Write the material out again exactly.

— begin DATASET CONTENT —

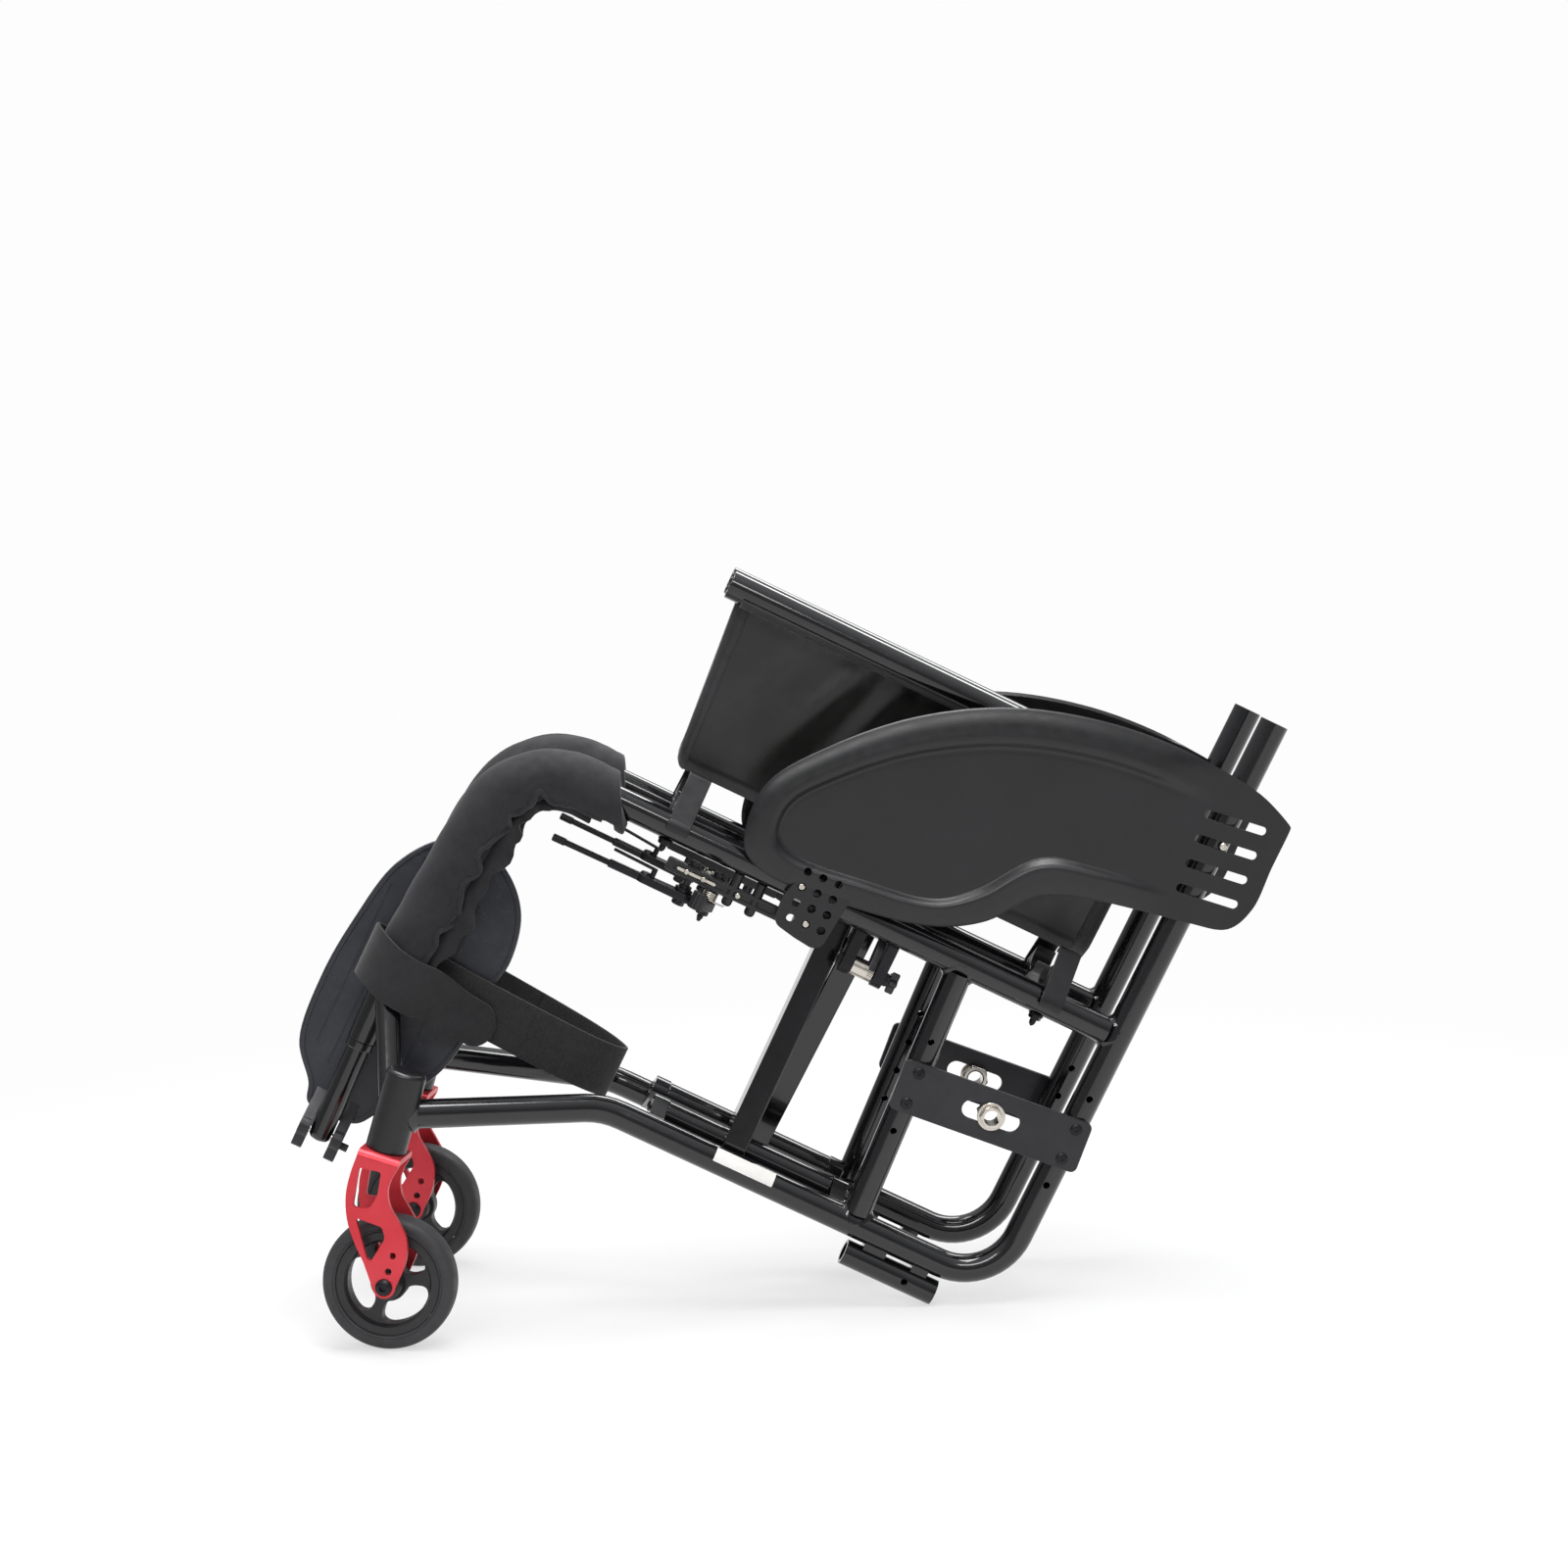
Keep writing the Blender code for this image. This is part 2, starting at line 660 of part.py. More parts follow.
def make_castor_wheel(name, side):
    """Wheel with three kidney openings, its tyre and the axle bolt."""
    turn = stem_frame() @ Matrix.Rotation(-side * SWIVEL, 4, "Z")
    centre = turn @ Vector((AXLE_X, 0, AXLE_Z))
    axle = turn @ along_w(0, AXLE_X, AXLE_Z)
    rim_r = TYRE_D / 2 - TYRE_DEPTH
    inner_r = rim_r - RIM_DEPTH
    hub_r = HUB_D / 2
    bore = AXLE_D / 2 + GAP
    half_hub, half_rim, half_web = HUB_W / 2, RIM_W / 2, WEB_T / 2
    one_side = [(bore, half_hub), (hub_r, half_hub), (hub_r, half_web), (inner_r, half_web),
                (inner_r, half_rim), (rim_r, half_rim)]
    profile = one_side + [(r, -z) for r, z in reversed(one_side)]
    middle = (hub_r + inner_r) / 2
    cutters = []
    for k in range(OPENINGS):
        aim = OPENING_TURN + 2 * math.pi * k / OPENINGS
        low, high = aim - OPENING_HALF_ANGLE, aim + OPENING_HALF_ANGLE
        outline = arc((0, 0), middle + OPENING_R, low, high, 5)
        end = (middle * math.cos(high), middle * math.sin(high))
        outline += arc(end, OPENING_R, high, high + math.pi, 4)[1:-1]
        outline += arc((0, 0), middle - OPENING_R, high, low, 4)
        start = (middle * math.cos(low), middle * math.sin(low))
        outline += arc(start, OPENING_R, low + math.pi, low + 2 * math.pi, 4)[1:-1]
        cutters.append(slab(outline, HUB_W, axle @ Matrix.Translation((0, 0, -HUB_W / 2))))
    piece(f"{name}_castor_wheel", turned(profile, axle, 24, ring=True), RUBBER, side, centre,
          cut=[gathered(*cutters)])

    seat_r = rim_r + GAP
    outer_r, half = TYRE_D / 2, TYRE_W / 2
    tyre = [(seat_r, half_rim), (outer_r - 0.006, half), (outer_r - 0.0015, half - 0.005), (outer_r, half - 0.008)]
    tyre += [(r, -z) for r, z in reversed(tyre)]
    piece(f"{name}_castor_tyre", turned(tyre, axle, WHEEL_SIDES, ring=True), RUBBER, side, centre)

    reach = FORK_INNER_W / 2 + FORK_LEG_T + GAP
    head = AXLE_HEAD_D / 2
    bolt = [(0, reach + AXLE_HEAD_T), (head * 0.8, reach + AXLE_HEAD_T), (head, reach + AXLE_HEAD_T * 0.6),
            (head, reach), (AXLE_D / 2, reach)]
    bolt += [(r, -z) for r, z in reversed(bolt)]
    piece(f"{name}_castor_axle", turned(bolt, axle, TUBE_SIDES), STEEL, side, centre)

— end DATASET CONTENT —

ANSWER TO THE PROBLEM:
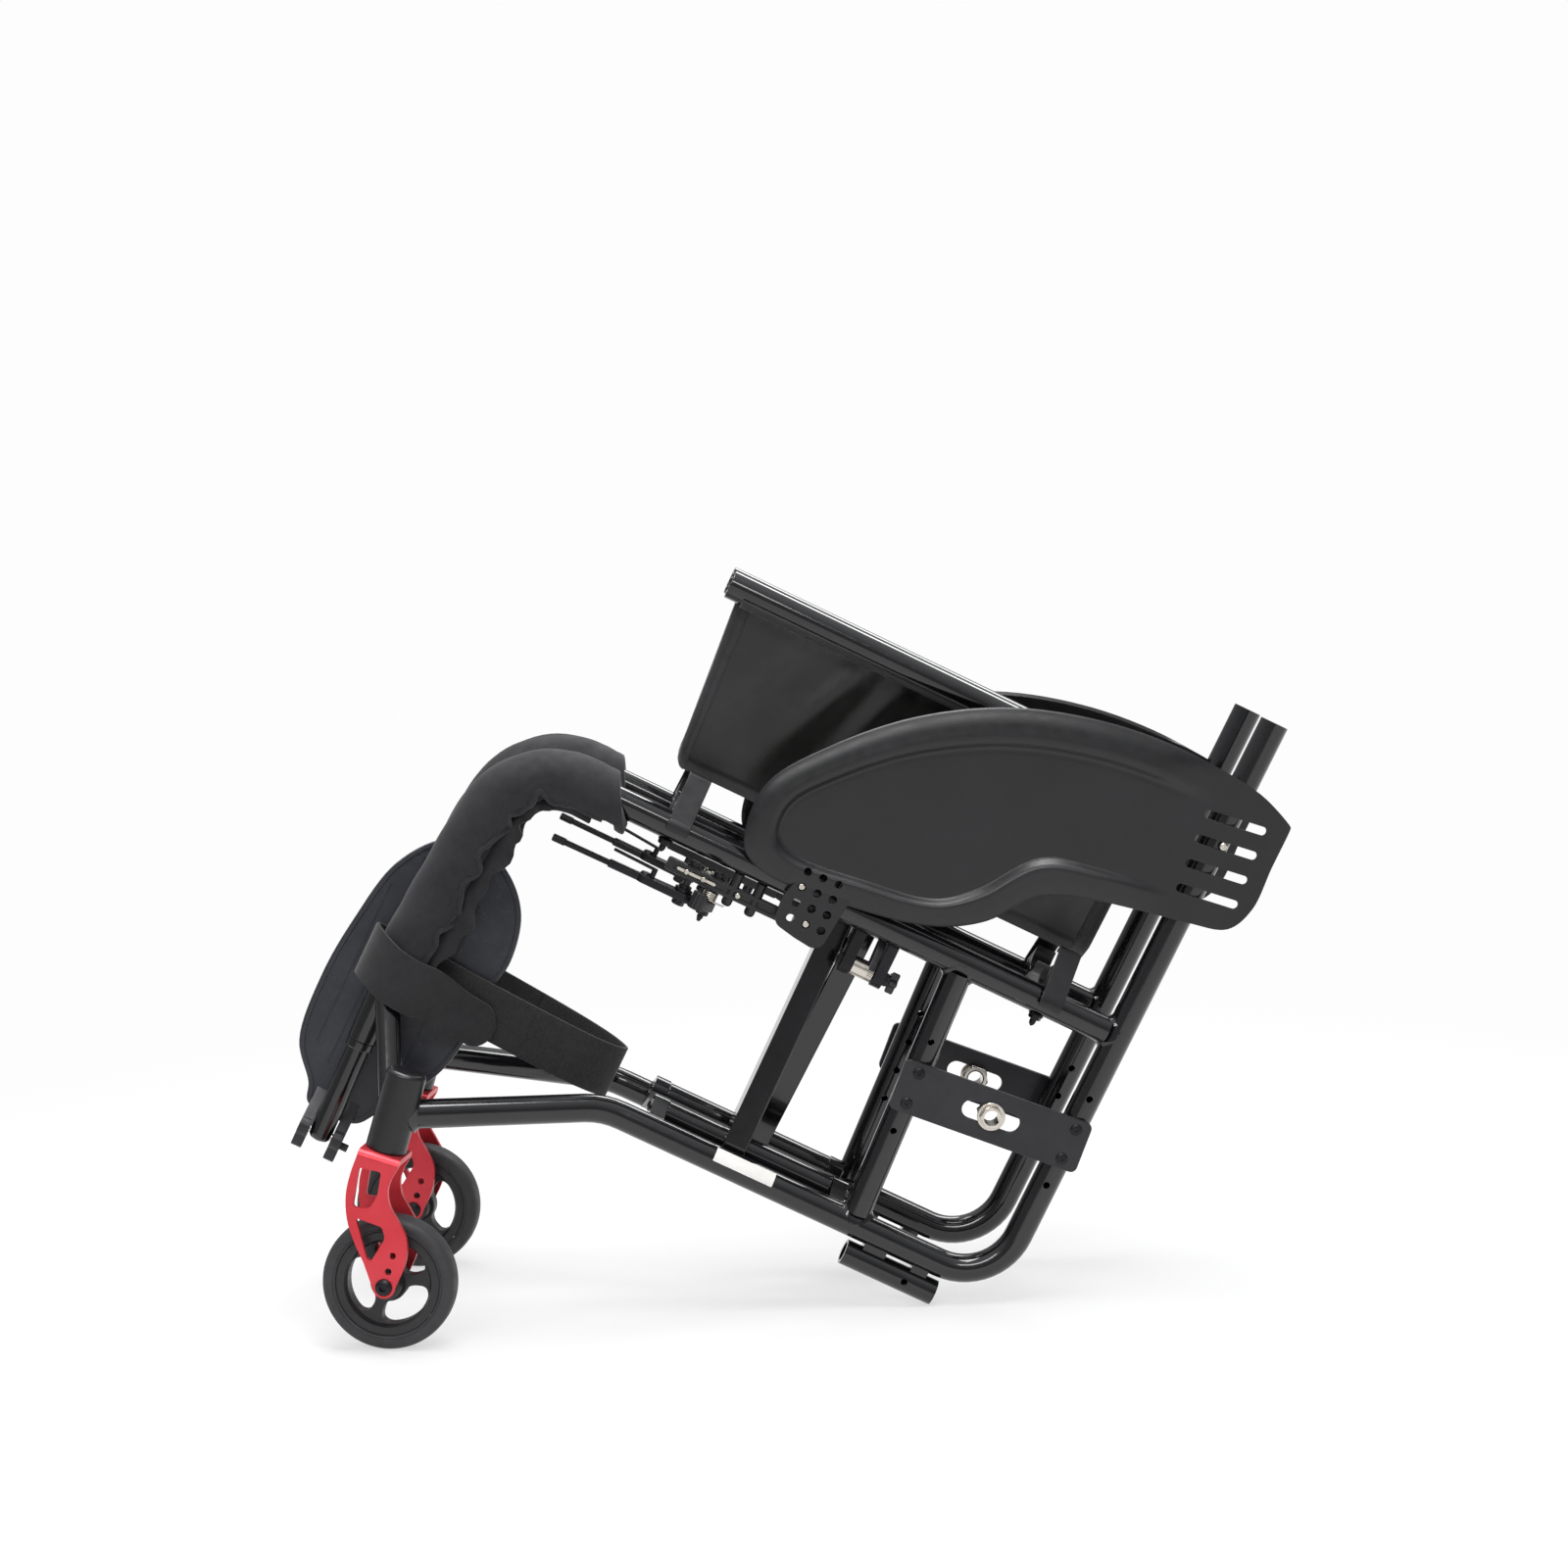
Keep writing the Blender code for this image. This is part 2, starting at line 660 of part.py. More parts follow.
def make_castor_wheel(name, side):
    """Wheel with three kidney openings, its tyre and the axle bolt."""
    turn = stem_frame() @ Matrix.Rotation(-side * SWIVEL, 4, "Z")
    centre = turn @ Vector((AXLE_X, 0, AXLE_Z))
    axle = turn @ along_w(0, AXLE_X, AXLE_Z)
    rim_r = TYRE_D / 2 - TYRE_DEPTH
    inner_r = rim_r - RIM_DEPTH
    hub_r = HUB_D / 2
    bore = AXLE_D / 2 + GAP
    half_hub, half_rim, half_web = HUB_W / 2, RIM_W / 2, WEB_T / 2
    one_side = [(bore, half_hub), (hub_r, half_hub), (hub_r, half_web), (inner_r, half_web),
                (inner_r, half_rim), (rim_r, half_rim)]
    profile = one_side + [(r, -z) for r, z in reversed(one_side)]
    middle = (hub_r + inner_r) / 2
    cutters = []
    for k in range(OPENINGS):
        aim = OPENING_TURN + 2 * math.pi * k / OPENINGS
        low, high = aim - OPENING_HALF_ANGLE, aim + OPENING_HALF_ANGLE
        outline = arc((0, 0), middle + OPENING_R, low, high, 5)
        end = (middle * math.cos(high), middle * math.sin(high))
        outline += arc(end, OPENING_R, high, high + math.pi, 4)[1:-1]
        outline += arc((0, 0), middle - OPENING_R, high, low, 4)
        start = (middle * math.cos(low), middle * math.sin(low))
        outline += arc(start, OPENING_R, low + math.pi, low + 2 * math.pi, 4)[1:-1]
        cutters.append(slab(outline, HUB_W, axle @ Matrix.Translation((0, 0, -HUB_W / 2))))
    piece(f"{name}_castor_wheel", turned(profile, axle, 24, ring=True), RUBBER, side, centre,
          cut=[gathered(*cutters)])

    seat_r = rim_r + GAP
    outer_r, half = TYRE_D / 2, TYRE_W / 2
    tyre = [(seat_r, half_rim), (outer_r - 0.006, half), (outer_r - 0.0015, half - 0.005), (outer_r, half - 0.008)]
    tyre += [(r, -z) for r, z in reversed(tyre)]
    piece(f"{name}_castor_tyre", turned(tyre, axle, WHEEL_SIDES, ring=True), RUBBER, side, centre)

    reach = FORK_INNER_W / 2 + FORK_LEG_T + GAP
    head = AXLE_HEAD_D / 2
    bolt = [(0, reach + AXLE_HEAD_T), (head * 0.8, reach + AXLE_HEAD_T), (head, reach + AXLE_HEAD_T * 0.6),
            (head, reach), (AXLE_D / 2, reach)]
    bolt += [(r, -z) for r, z in reversed(bolt)]
    piece(f"{name}_castor_axle", turned(bolt, axle, TUBE_SIDES), STEEL, side, centre)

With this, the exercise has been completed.